— Begin Input —
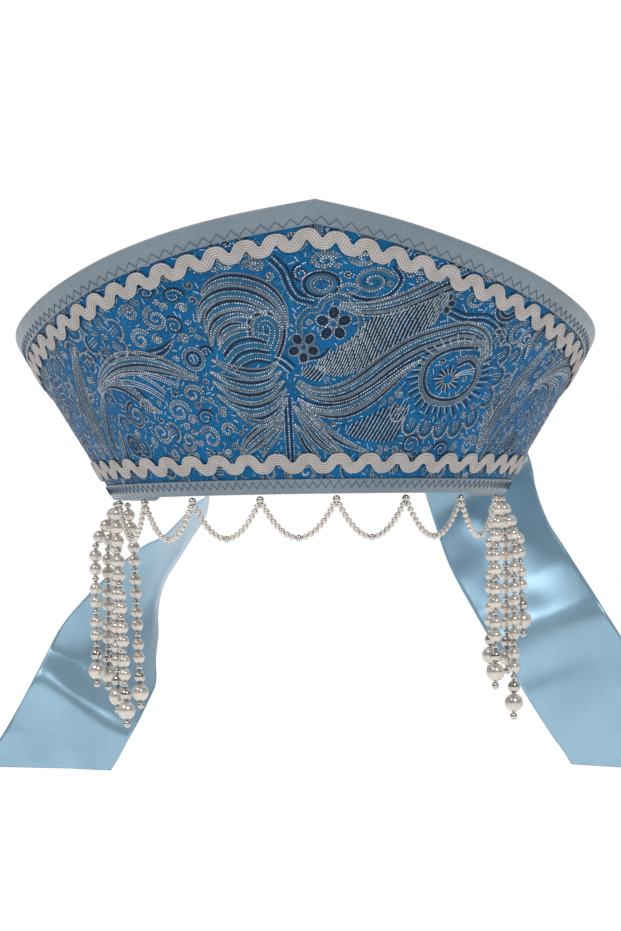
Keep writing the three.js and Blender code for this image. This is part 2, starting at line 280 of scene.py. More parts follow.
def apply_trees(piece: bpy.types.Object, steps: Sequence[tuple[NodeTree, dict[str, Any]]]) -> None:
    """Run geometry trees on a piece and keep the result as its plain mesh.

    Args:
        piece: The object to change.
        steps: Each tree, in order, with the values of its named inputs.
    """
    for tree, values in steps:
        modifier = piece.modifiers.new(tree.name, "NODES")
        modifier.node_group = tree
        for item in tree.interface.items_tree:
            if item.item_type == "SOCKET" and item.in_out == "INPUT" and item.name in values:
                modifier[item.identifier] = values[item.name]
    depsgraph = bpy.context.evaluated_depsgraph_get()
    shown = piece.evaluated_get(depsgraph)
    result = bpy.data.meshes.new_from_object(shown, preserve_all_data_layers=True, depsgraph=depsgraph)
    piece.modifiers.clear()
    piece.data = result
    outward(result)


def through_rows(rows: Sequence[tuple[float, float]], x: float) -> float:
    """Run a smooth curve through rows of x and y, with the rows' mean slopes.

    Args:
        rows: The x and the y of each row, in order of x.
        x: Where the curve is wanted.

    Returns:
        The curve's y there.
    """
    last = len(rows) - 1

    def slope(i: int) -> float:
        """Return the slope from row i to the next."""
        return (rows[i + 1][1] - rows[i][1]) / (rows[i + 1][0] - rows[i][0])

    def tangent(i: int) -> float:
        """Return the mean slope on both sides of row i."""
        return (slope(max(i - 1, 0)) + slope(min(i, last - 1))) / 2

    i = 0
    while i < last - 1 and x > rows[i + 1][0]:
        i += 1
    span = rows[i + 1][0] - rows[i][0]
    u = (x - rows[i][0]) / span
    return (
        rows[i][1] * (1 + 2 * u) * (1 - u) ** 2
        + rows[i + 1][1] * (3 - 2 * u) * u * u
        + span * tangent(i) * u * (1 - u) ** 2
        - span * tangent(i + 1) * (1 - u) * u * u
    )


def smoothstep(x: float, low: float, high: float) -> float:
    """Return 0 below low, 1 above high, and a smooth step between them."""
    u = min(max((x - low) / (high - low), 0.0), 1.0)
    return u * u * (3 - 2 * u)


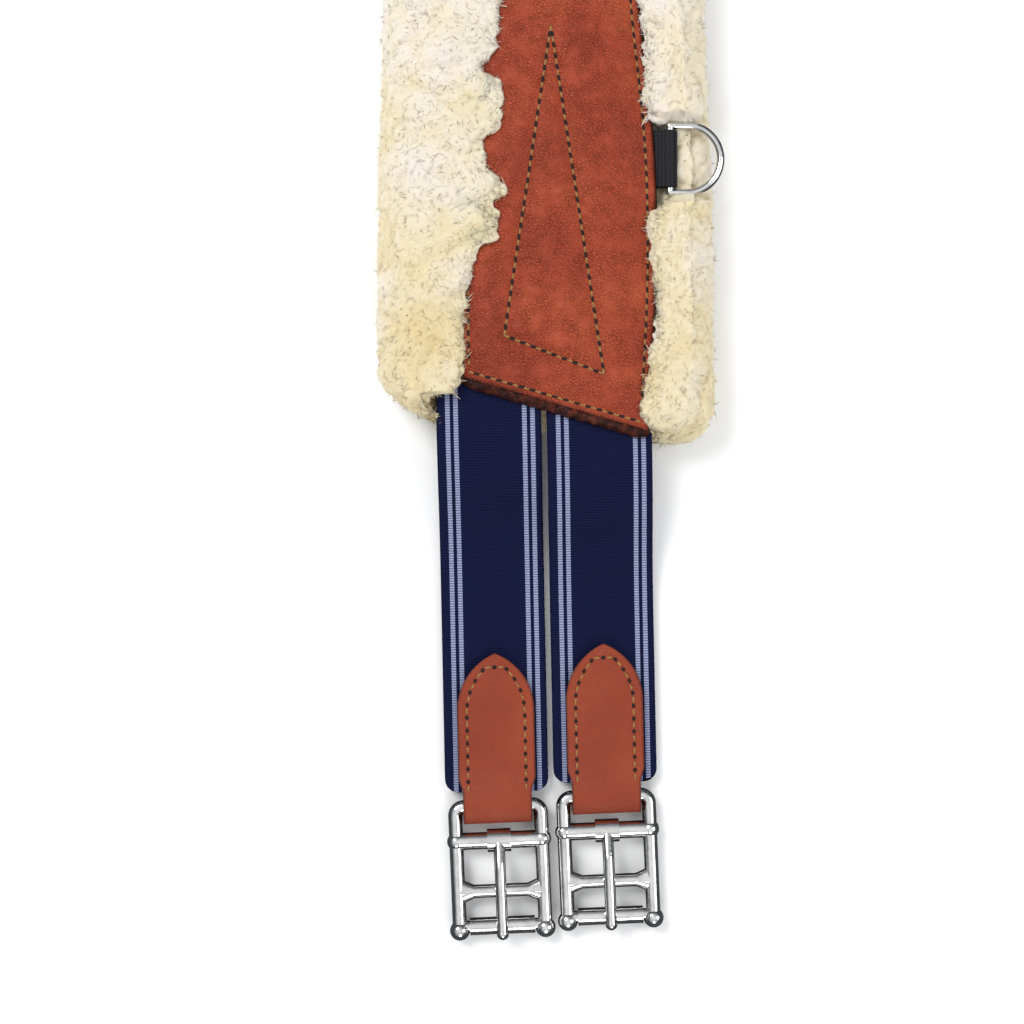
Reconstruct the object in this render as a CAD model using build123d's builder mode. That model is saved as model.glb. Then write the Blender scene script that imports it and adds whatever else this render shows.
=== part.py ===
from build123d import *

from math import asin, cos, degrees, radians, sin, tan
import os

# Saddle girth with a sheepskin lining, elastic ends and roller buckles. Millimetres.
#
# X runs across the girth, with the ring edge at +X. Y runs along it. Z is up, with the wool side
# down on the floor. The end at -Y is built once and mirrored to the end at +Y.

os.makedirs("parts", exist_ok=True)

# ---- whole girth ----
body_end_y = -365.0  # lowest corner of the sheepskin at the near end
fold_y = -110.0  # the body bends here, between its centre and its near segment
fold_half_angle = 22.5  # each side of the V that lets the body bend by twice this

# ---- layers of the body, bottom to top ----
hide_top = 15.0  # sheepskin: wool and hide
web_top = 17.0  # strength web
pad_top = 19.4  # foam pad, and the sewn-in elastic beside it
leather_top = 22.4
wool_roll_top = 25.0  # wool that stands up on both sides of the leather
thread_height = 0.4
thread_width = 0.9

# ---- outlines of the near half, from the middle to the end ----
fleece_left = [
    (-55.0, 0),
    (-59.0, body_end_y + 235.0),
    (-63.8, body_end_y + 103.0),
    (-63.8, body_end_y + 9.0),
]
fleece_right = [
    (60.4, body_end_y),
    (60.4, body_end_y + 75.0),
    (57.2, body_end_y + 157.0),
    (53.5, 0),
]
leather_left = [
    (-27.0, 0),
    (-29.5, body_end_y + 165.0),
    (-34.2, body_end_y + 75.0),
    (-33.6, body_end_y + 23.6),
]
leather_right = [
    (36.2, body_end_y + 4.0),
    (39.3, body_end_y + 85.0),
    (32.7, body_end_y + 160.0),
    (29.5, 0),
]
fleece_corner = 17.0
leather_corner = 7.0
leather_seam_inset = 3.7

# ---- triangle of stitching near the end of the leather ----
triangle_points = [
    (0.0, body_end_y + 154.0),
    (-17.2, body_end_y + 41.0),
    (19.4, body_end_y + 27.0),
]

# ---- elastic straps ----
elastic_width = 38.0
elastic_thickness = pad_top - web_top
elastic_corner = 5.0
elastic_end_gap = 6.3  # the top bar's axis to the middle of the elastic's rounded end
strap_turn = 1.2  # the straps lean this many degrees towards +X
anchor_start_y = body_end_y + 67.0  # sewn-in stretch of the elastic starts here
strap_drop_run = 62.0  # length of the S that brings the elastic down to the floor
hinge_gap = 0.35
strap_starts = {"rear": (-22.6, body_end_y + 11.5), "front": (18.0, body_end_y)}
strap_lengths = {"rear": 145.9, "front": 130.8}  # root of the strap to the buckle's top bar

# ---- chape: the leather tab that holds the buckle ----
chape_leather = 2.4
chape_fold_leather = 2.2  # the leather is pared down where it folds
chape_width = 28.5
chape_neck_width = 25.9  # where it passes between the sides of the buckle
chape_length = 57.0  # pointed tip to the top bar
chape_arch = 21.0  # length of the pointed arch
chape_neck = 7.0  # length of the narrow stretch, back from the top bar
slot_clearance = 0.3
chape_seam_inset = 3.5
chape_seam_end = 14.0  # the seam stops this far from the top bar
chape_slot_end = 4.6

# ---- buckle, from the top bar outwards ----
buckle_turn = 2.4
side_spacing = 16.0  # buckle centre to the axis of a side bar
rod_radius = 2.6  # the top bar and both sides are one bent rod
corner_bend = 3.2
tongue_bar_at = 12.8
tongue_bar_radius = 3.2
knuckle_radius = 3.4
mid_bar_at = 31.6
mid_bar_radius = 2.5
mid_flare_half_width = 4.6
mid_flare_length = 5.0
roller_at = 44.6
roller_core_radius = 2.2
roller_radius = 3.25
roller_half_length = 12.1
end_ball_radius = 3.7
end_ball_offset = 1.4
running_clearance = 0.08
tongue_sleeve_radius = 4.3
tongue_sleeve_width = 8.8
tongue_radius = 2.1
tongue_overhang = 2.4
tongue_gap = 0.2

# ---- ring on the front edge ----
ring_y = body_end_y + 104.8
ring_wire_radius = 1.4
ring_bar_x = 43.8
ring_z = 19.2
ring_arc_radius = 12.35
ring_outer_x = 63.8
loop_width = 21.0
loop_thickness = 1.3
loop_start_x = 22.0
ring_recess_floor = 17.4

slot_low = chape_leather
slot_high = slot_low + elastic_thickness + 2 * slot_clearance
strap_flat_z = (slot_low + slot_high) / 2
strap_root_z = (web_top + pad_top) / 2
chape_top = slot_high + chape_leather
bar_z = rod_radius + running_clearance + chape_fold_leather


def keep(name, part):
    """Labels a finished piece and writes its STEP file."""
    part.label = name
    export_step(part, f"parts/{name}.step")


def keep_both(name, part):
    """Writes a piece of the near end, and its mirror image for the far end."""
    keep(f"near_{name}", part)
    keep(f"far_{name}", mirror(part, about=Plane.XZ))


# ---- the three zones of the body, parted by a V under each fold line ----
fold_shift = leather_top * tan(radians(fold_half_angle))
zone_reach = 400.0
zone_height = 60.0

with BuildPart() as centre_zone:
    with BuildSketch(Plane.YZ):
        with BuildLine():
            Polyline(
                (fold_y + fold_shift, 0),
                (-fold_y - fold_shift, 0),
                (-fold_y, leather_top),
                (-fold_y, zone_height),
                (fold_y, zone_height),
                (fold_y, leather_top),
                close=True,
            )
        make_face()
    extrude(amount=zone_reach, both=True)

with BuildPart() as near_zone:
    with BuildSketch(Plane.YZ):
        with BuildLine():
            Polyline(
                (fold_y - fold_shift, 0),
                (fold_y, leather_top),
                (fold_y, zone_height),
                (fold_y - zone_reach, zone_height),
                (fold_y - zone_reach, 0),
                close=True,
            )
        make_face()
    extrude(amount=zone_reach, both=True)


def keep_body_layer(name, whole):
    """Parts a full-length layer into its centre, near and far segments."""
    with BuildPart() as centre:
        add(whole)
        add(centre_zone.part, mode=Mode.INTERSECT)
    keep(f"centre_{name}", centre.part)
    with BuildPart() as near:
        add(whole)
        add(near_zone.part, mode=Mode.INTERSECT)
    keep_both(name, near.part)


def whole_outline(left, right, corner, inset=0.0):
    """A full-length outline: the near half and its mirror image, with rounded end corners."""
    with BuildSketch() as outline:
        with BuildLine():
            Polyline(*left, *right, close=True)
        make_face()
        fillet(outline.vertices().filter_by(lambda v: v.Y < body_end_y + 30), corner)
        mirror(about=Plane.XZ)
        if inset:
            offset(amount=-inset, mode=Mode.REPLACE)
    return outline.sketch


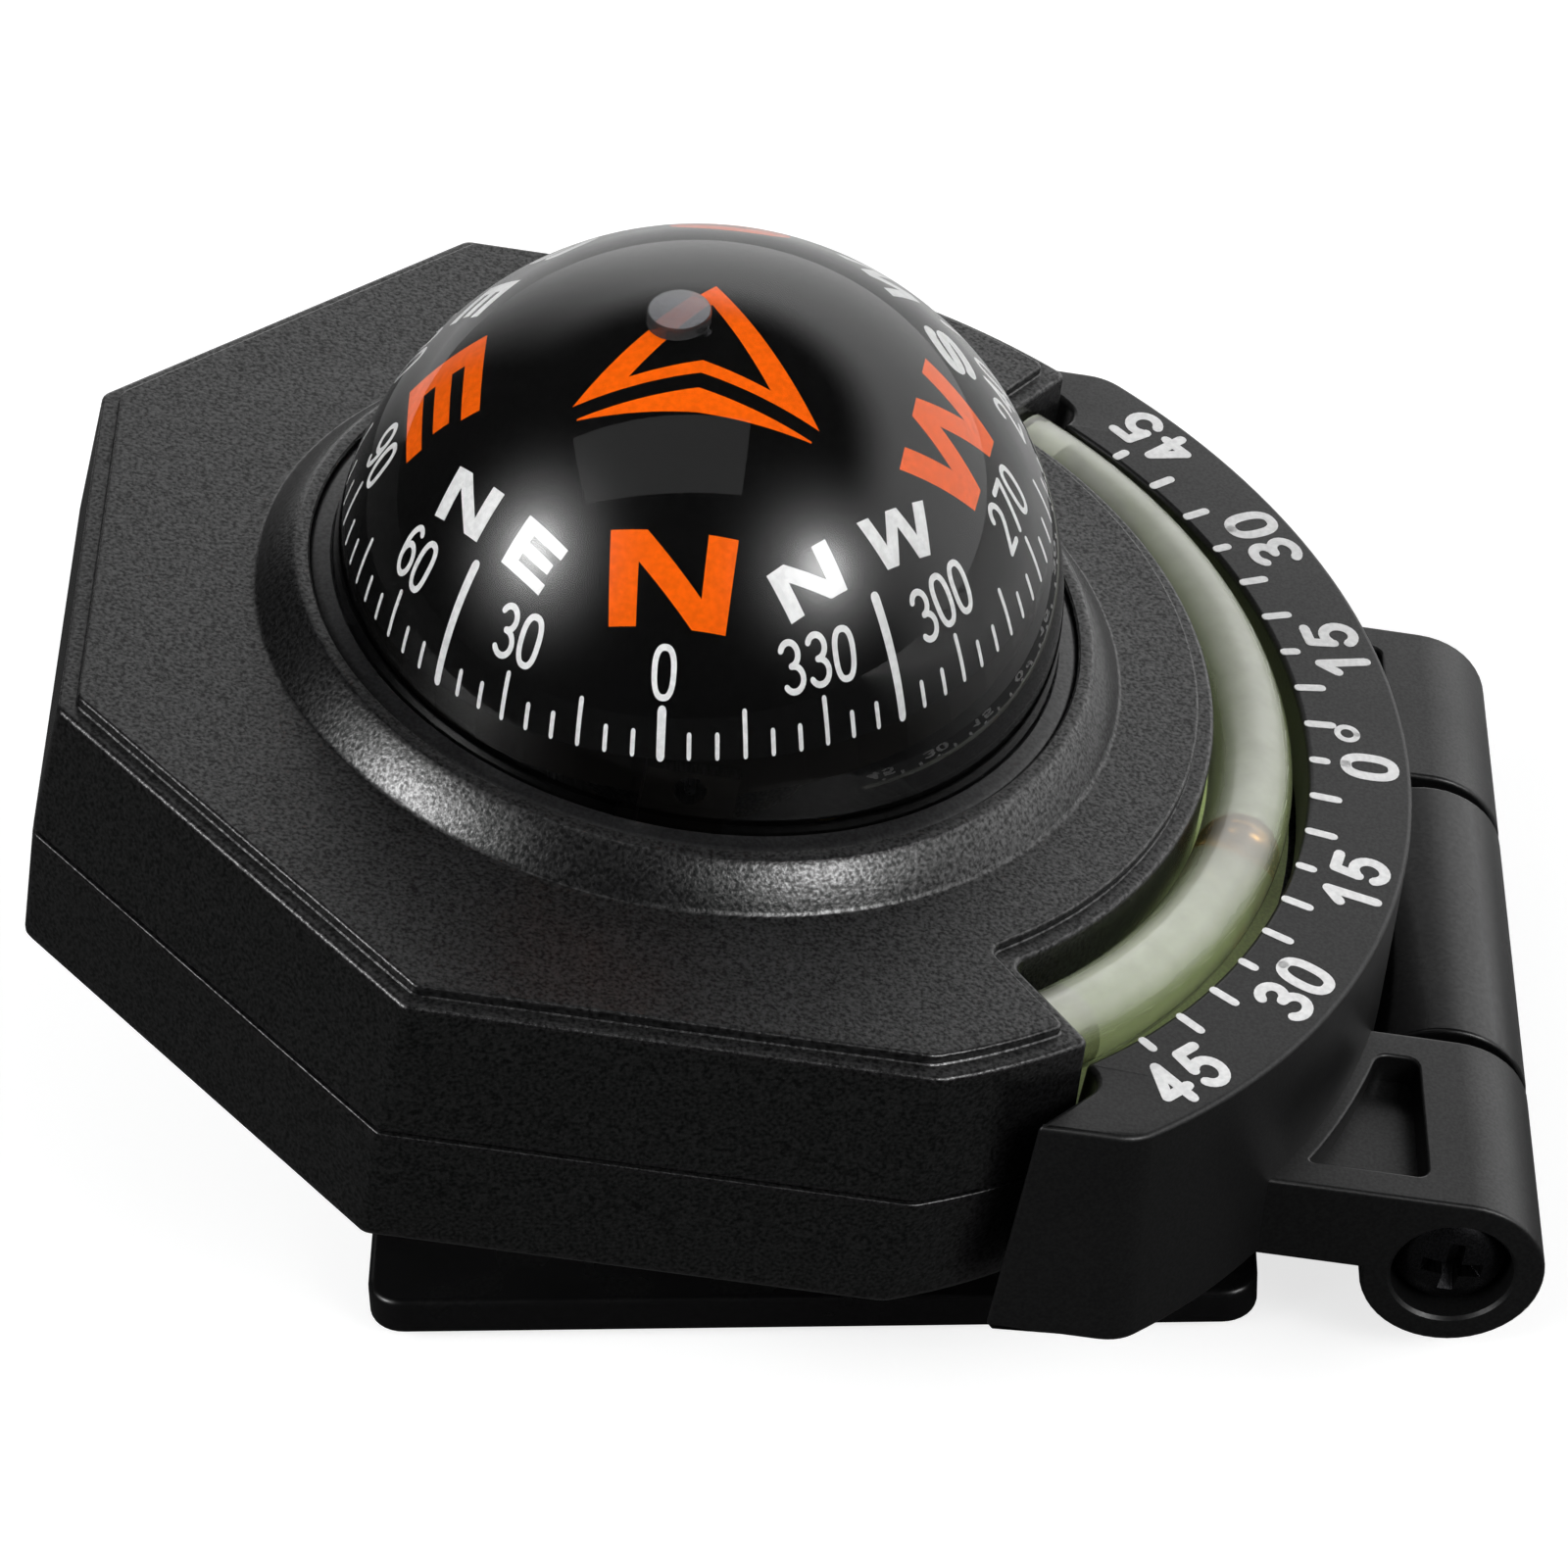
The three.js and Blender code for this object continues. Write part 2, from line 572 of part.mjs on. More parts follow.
— End Input —
(Problem to work on)
Only the lines from the top of the data through the line that contains "last = len(rows) - 1" should be quoted, exactly as they stand.

(Full output)
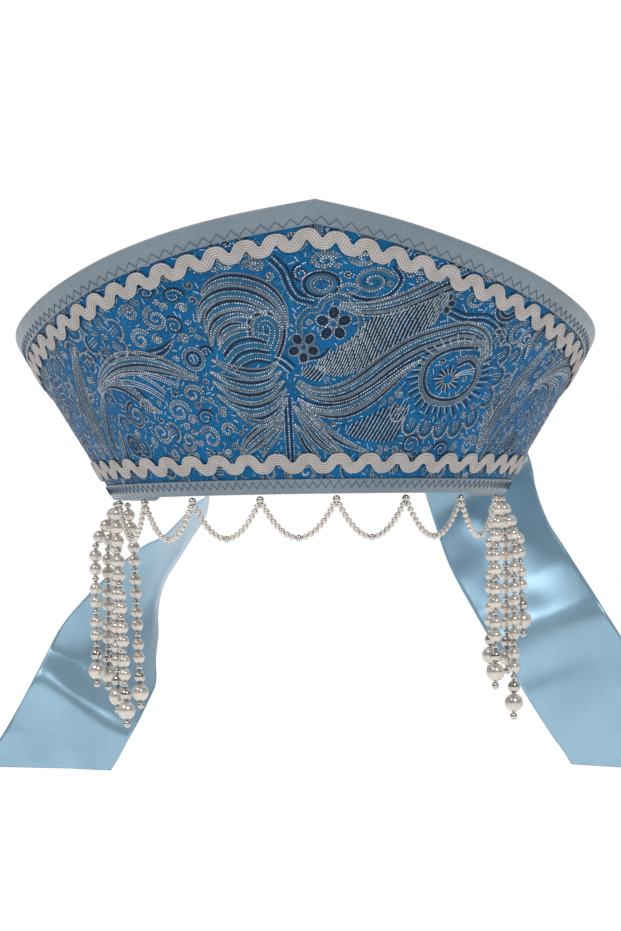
Keep writing the three.js and Blender code for this image. This is part 2, starting at line 280 of scene.py. More parts follow.
def apply_trees(piece: bpy.types.Object, steps: Sequence[tuple[NodeTree, dict[str, Any]]]) -> None:
    """Run geometry trees on a piece and keep the result as its plain mesh.

    Args:
        piece: The object to change.
        steps: Each tree, in order, with the values of its named inputs.
    """
    for tree, values in steps:
        modifier = piece.modifiers.new(tree.name, "NODES")
        modifier.node_group = tree
        for item in tree.interface.items_tree:
            if item.item_type == "SOCKET" and item.in_out == "INPUT" and item.name in values:
                modifier[item.identifier] = values[item.name]
    depsgraph = bpy.context.evaluated_depsgraph_get()
    shown = piece.evaluated_get(depsgraph)
    result = bpy.data.meshes.new_from_object(shown, preserve_all_data_layers=True, depsgraph=depsgraph)
    piece.modifiers.clear()
    piece.data = result
    outward(result)


def through_rows(rows: Sequence[tuple[float, float]], x: float) -> float:
    """Run a smooth curve through rows of x and y, with the rows' mean slopes.

    Args:
        rows: The x and the y of each row, in order of x.
        x: Where the curve is wanted.

    Returns:
        The curve's y there.
    """
    last = len(rows) - 1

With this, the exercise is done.